Desse mistério nasce a grande conclusão de Paulo: Sabemos que tudo concorre para o bem daqueles que amam a Deus, daqueles que são chamados para a salvação, de acordo com o projeto de Deus (Rm 8,28).

Conclusão

O “Domingo do tesouro escondido” ou da pérola preciosa, nos leva à questão essencial de um cristão: É Jesus Cristo, realmente, para mim o único tesouro de minha vida, o tesouro escondido, a pérola preciosa para o qual eu devo e estou disposto a vender tudo a fim de comprá-lo? Ou, já me considero um cristão pronto, feito; um cristão que dispensa o discipulado, sempre pronto para justificar o pecado e a si mesmo, sem a disposição de uma busca sincera e suplicante de um novo encontro com Jesus Cristo, que passa a proporcionar-me uma sempre nova e mais profunda conversão?

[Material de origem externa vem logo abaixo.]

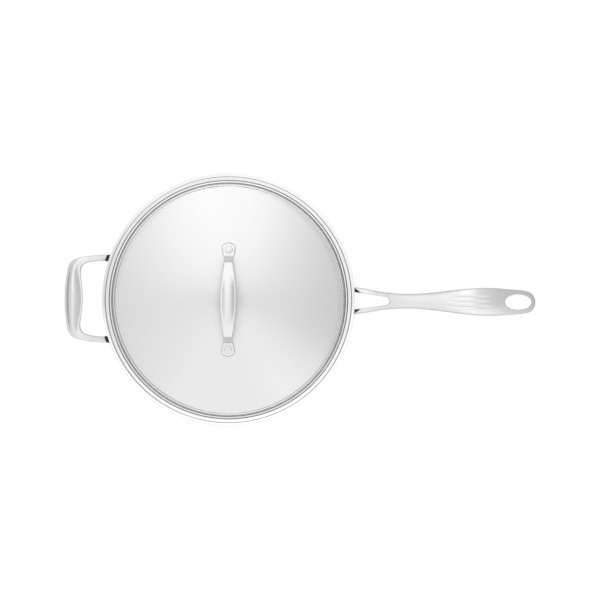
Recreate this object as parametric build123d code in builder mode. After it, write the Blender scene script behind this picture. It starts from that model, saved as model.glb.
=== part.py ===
from build123d import *
import os
from math import asin, cos, degrees, radians, sin, sqrt

# The pan stands on the plane z = 0 and its bowl is round about the Z axis.
# The long handle points along +X, the helper handle along -X, and +Z is up.
# Left pieces lie on the +Y side, right pieces on the -Y side.

# Fits
seat_gap = 0.05  # between pieces that are brazed, bonded or riveted to a round face
rivet_hole_gap = 0.05  # round each shank and post
lid_gap = 0.3  # between the loose lid and the lip that carries it
overrun = 3.0  # how far a cutting shape runs past the faces that it cuts

# Bowl of the pan, pressed from sheet, with a flared pouring lip
pan_inner_radius = 139.0
pan_wall = 1.0
pan_depth = 64.0
pan_corner_radius = 15.0
lip_flare_radius = 5.5
lip_level_width = 0.5
edge_round_share = 0.4  # of the sheet, on the bare edges of the lip and the lid

# Heat spreading base under the bowl
core_radius = 118.0
core_thickness = 5.4
core_corner_radius = 2.0
cap_wall = 0.6
cap_reveal = 0.9

# Lid, pressed from sheet
lid_wall = 0.8
lid_overlap = 2.0
lid_bend_radius = 0.6
skirt_clearance = 1.0
skirt_draft_width = 0.8
groove_width = 2.4
groove_depth = 5.2
step_draft_width = 1.2
step_height = 4.6
bead_width = 2.4
bead_height = 0.7
crease_width = 0.8
dome_rise = 8.5

# Handle of the lid
lid_rivet_spacing = 114.8
lid_foot_width = 16.0
lid_foot_thickness = 2.6
lid_fold_width = 11.4
lid_fold_spacing = 95.4
lid_grip_length = 86.4
lid_grip_width = 19.1
lid_grip_end_width = 10.6
lid_grip_crown = 2.4
lid_grip_thickness = 5.2
lid_shoulder_rise = 28.0
lid_arch_rise = 4.0
lid_fold_radius = 4.0
lid_shoulder_radius = 5.0
arch_bend_share = 0.9  # how much of the grip's half length the arch bends over

# Rivets of the lid, with a washer under the sheet
lid_rivet_diameter = 5.0
lid_rivet_head_diameter = 8.9
lid_rivet_head_height = 1.5
lid_rivet_tail_diameter = 7.4
lid_rivet_tail_height = 1.1
washer_diameter = 12.0
washer_thickness = 1.0

# Brackets between the handles and the bowl
bracket_thickness = 2.4
bracket_height = 18.0
bracket_corner_radius = 5.0
bracket_lip_clearance = 1.5
post_diameter = 3.2
post_length = 14.0
rivet_edge_distance = 6.5

# Rivets through the wall of the bowl
wall_rivet_diameter = 4.6
wall_rivet_head_diameter = 9.0
wall_rivet_head_height = 1.5
wall_rivet_tail_diameter = 6.6
wall_rivet_tail_height = 0.9
long_rivet_pitch = 23.5
helper_rivet_pitch = 9.5

# Long handle
long_handle_reach = 206.3  # from the edge of the lip to the tip
fork_width = 32.6
fork_height = 10.0
slot_root_width = 19.8
slot_end_width = 9.2
slot_length = 39.3  # from the edge of the lip to the end of the slot
neck_distance = 61.6
neck_width = 16.0
neck_height = 9.6
grip_distance = 151.2
grip_width = 31.8
grip_height = 11.6
tip_width = 27.4
tip_height = 8.2
handle_rise = 40.0
tip_droop = 1.6
hole_length = 29.8
hole_width = 17.4
hole_tip_margin = 5.3
finger_groove_length = 78.0
finger_groove_radius = 3.2
finger_groove_depth = 1.0
finger_groove_pitch = 6.0

# Stations of the long handle, from root to neck, neck to grip and grip to tip. Each row gives
# how far along the way the station is, then how much of the change in the section's width, in
# its height and in the height of its middle has happened there, all as shares.
root_to_neck_shares = (
    (-0.15, -0.12, -0.15, -0.08),
    (0.13, 0.16, 0.10, 0.09),
    (0.44, 0.62, 0.50, 0.40),
    (0.72, 0.90, 0.85, 0.71),
    (1.00, 1.00, 1.00, 1.00),
)
neck_to_grip_shares = (
    (0.23, 0.15, 0.15, 0.29),
    (0.46, 0.46, 0.45, 0.57),
    (0.72, 0.81, 0.80, 0.83),
    (1.00, 1.00, 1.00, 1.00),
)
grip_to_tip_shares = (
    (0.36, 0.17, 0.30, -0.10),
    (0.68, 0.54, 0.66, 0.26),
)
neck_rise_share = 0.47  # of the handle's whole rise, reached at the neck
side_round_share = 0.36  # of a section's height, the radius of its sides

# Heat breaks between the handles and their brackets
long_spacer_length = 9.8
helper_spacer_reach = 3.5  # past the edge of the lip

# Helper handle
helper_reach = 43.4  # from the edge of the lip to the outermost point
helper_width = 102.0
helper_lean = 3.4
helper_leg_width = 7.4
helper_corner_leg_width = 6.0
helper_leg_height = 6.0
helper_grip_width = 21.6
helper_grip_end_width = 14.6
helper_grip_bow = 3.2
helper_grip_crown = 3.4
helper_rise = 7.0
helper_outer_corner = 24.0
helper_inner_corner = 10.0

# Heights and radii that several pieces follow
floor_underside = cap_wall + core_thickness
floor_top = floor_underside + pan_wall
rim_top = floor_top + pan_depth
rim_radius = pan_inner_radius + lip_flare_radius + lip_level_width
wall_outer_radius = pan_inner_radius + pan_wall
flare_centre_radius = pan_inner_radius + lip_flare_radius
flare_start = rim_top - lip_flare_radius
bracket_inner_radius = wall_outer_radius + seat_gap
bracket_outer_radius = bracket_inner_radius + bracket_thickness
bracket_middle = flare_start - bracket_lip_clearance - bracket_height / 2
spacer_inner_radius = bracket_outer_radius + seat_gap
rivet_hole_radius = wall_rivet_diameter / 2 + rivet_hole_gap
post_hole_radius = post_diameter / 2 + rivet_hole_gap

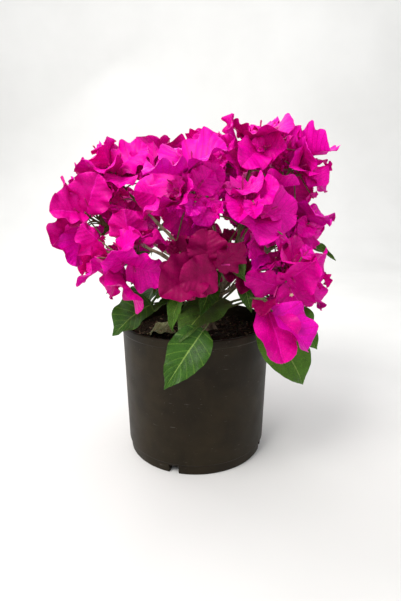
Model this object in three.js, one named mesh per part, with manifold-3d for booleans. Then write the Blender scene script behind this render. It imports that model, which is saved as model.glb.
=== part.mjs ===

Talvez, ainda não tenha compreendido que “tesouro” , “pérola”, aqui, na boca de Jesus significa a alegria, o júbilo, o vigor que nasce do encontro com Ele – Jesus – e através Dele com o Pai; e que esta busca, portanto, pertence à dinâmica da sedução, do enamoramento, da paixão, como o diz com muita clareza Marina, uma terciária franciscana, servindo-se do profeta: “Tu me cativaste,, me seduziste, e eu me deixei seduzir”… (Jr 20,7). Tu foste, pouco a pouco, tomando conta de mim, até me tomar toda. Se eu tenho ainda alguma coisa que não te entreguei, toma-a. Não quero reter nada, toma tudo. Não tenho culpa de me ter apaixonado por Ti. Pelo menos nisso, Tu és mais “culpado” do que eu. Tu me amaste primeiro (Livro de Marina, pag. 237).

Fraternalmente,

Marcos Aurélio Fernandes e Frei Dorvalino Fassini, ofm.